According to the framework developed in this paper the degree of individuality of a biological system is determined by the ranges of control performed within it. On this account, biofilms are characterized as integrated systems, therefore physiological individualsFootnote 14, but not with the same degree of individuality as animals, because although they employ short and medium-range control, they lack long-range control. Unlike some of the other gradualist accounts of individuality, this account, as discussed in this paper, is unidimensional, with control range as the main variable property. However, this is just a first step. It cannot be excluded that different dimensions of control can be identified besides range – for example the specificity or precision of control interactions or the degree of crosstalk between different control systems – so that a more complex view can be provided in the future.

6 Conclusions

This paper has given an account of physiological integration as resulting from how the activities of the components of a biological system are controlled and coordinated so that they can contribute to the maintenance of the system. In multicellular systems, control is performed by cells and extracellular structures. By analyzing examples of different types and ranges of control in biofilms and animals, it has been argued that the most cohesive form of integration is achieved when different physiological activities are coordinated at the system level. Such coordination is realized through long-range control.

Different ways of realizing control, thus, can account for differences of integration between multicellular organizations. The difference between integration in biofilms and animals largely depends on the lack of capability of biofilms to realize long-range control, which in animals is enabled by vascularization and by the nervous system. A further factor to consider is the fact that biofilms realize a coarse-grained distributed control based on gradients of concentrations lacking specificity and modularity.

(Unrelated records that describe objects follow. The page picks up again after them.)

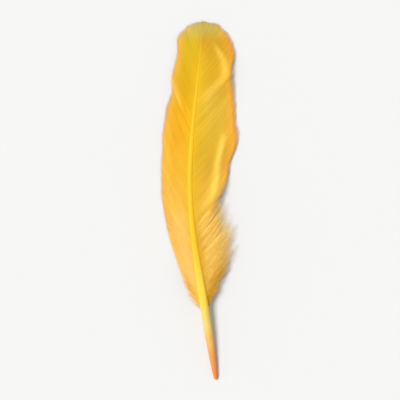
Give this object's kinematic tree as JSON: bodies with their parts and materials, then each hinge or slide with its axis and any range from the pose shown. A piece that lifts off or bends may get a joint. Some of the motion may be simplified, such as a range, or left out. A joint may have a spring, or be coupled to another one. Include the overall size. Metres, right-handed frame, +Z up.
{
  "type": "goose quill feather",
  "caption": "Dyed goose wing feather lying upper side up: a tapering arched shaft with a bare quill, a narrow and a wide vane, and loose down at the base of the wide one.",
  "frame": {"origin": "middle of the feather's bounding box, on the surface that it lies on", "axes": "+Y runs up the feather from the quill's end to the tip, +X points to the wide vane's side, +Z points up from the surface, out of the feather's upper side"},
  "size_m": [0.034, 0.1572, 0.0093],
  "materials": {
    "vane": "silky dyed barbs, golden yellow, olive at the tip",
    "shaft": "smooth dyed keratin, satin",
    "down": "loose fluffy dyed down"
  },
  "bodies": {
    "root": {"feather": "vane"}
  },
  "joints": []
}
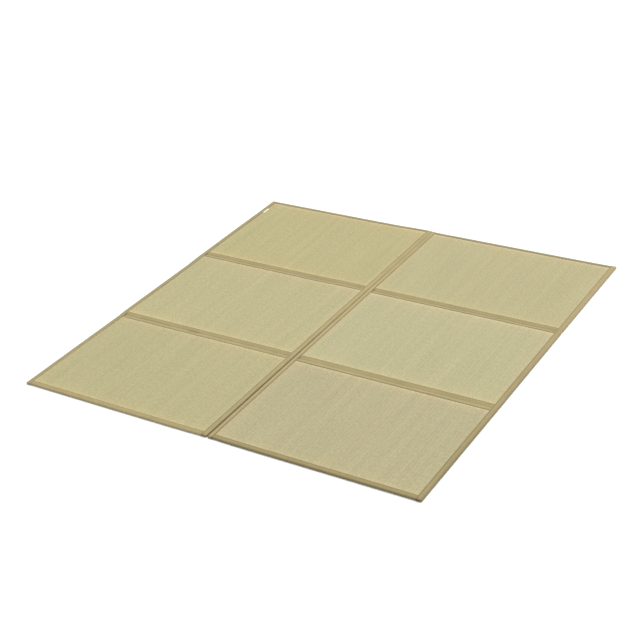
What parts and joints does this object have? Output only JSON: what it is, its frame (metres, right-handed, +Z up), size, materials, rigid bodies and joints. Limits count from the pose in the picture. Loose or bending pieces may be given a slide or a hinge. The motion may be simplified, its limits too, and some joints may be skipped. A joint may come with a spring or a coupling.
{
  "type": "folding tatami mat",
  "caption": "Flat folding tatami floor mat of rush panels in two hinged columns, bound with cloth tape, with a long slit between the columns.",
  "frame": {"origin": "under the middle of the mat, on the floor", "axes": "+X across the two columns to the right, +Y along the slit to the joined back edge, +Z up through the thickness"},
  "size_m": [1.7637, 1.8, 0.009],
  "materials": {
    "rush": "woven dry rush, light yellow green, satin",
    "binding_cloth": "plain matt cotton tape, grey brown",
    "label_cloth": "bare off-white woven tape"
  },
  "bodies": {
    "root": {"panel_left_front": "rush", "panel_left_middle": "rush", "panel_left_back": "rush", "panel_right_front": "rush", "panel_right_middle": "rush", "panel_right_back": "rush", "tape_left_outer": "binding_cloth", "tape_left_slit": "binding_cloth", "tape_left_front": "binding_cloth", "tape_left_back": "binding_cloth", "tape_right_outer": "binding_cloth", "tape_right_slit": "binding_cloth", "tape_right_front": "binding_cloth", "tape_right_back": "binding_cloth", "hinge_tape_left_1": "binding_cloth", "hinge_tape_left_2": "binding_cloth", "hinge_tape_right_1": "binding_cloth", "hinge_tape_right_2": "binding_cloth", "join_tape": "binding_cloth", "label": "label_cloth"}
  },
  "joints": []
}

On this account, physiological integration comes in degrees. Given the role played by integration in current accounts of biological individuality, an implication of this perspective is that the physiological dimension of individuals can be given a precise characterization in terms of control, and that their degree of individuality depends on the ranges at which they exert control on their parts so as to coordinate their activities. For example, insofar as biofilms lack long-range control and are less integrated than other multicellular systems, they can be considered also as weaker physiological individuals. The same tools could in principle be applied to evaluate the degree of individuality for other forms of multicellular organizations.